From the beginning of the existence of the United States as a nation to the present time, there have been no less than fourteen public treaties made with the Cherokee nation of Indians; one under the articles of confederation, and thirteen under the constitution; all of them with the solemnities that belong to public national compacts made between independent states or nations.
The first of these treaties was made as long ago as the year 1785; and the last as recently as the year 1819.
These treaties are at the present moment in full force ; and on the face of them they bear, that on the one side they are made by the United States, on the other, by the Cherokee nation.
In inquiring, judicially, into the fact, the first remark that presents itself is, that the aggregate existence of the Cherokees, with capacity to enter into binding national compacts, is ipso facto admitted. How can this be, if they are not a nation or state? They act by public agents, few in number, representing the aggregate or community, and binding all the individuals of which that community is composed, in the same manner as the public agents of the United States, on the other side, contract for the whole people of the United States. How could this be, if there were not such a community or state ?

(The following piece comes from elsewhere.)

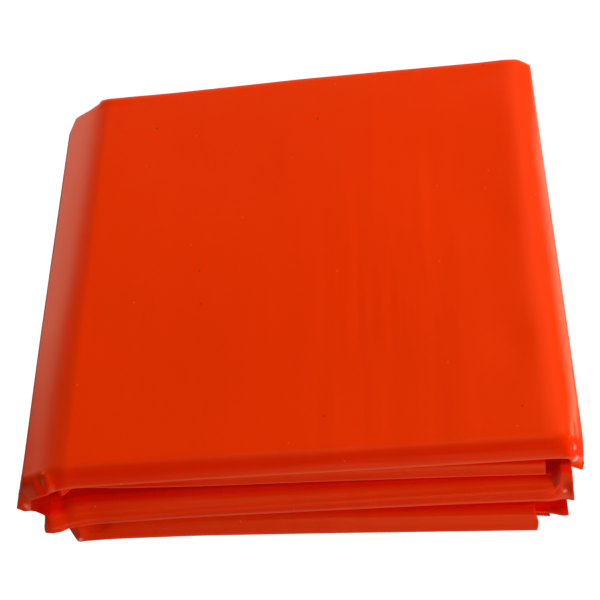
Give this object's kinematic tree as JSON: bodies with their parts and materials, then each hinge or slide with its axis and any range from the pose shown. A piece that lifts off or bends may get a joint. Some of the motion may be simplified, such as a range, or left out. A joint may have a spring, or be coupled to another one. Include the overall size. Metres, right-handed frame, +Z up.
{
  "type": "emergency sleeping bag",
  "caption": "Emergency sleeping bag of glossy orange film, folded back and forth into a flat, nearly square pack with rounded lips along its front.",
  "frame": {"origin": "centre of the pack's box, on the surface it rests on", "axes": "+Z up through the stack of folds, -Y towards the folded lips, +X to the right when facing the lips"},
  "size_m": [0.2294, 0.2402, 0.037],
  "materials": {
    "orange_film": "glossy orange polythene film"
  },
  "bodies": {
    "root": {"bag": "orange_film"}
  },
  "joints": []
}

But it is not by the inference only (irresistible as it is) that the fact is established. It is asserted in terms in every treaty, from the first to the last. The treaty of the 28th November 1785 expressly styles them a “pation.” Sect. 6. In the succeeding treaties, the same description is applied in almost every line, as any one who will be at the trouble to examine them will perceive. See particularly the preamble of the treaty of Holston, Art. 1, and the treaty of Washington in 1819.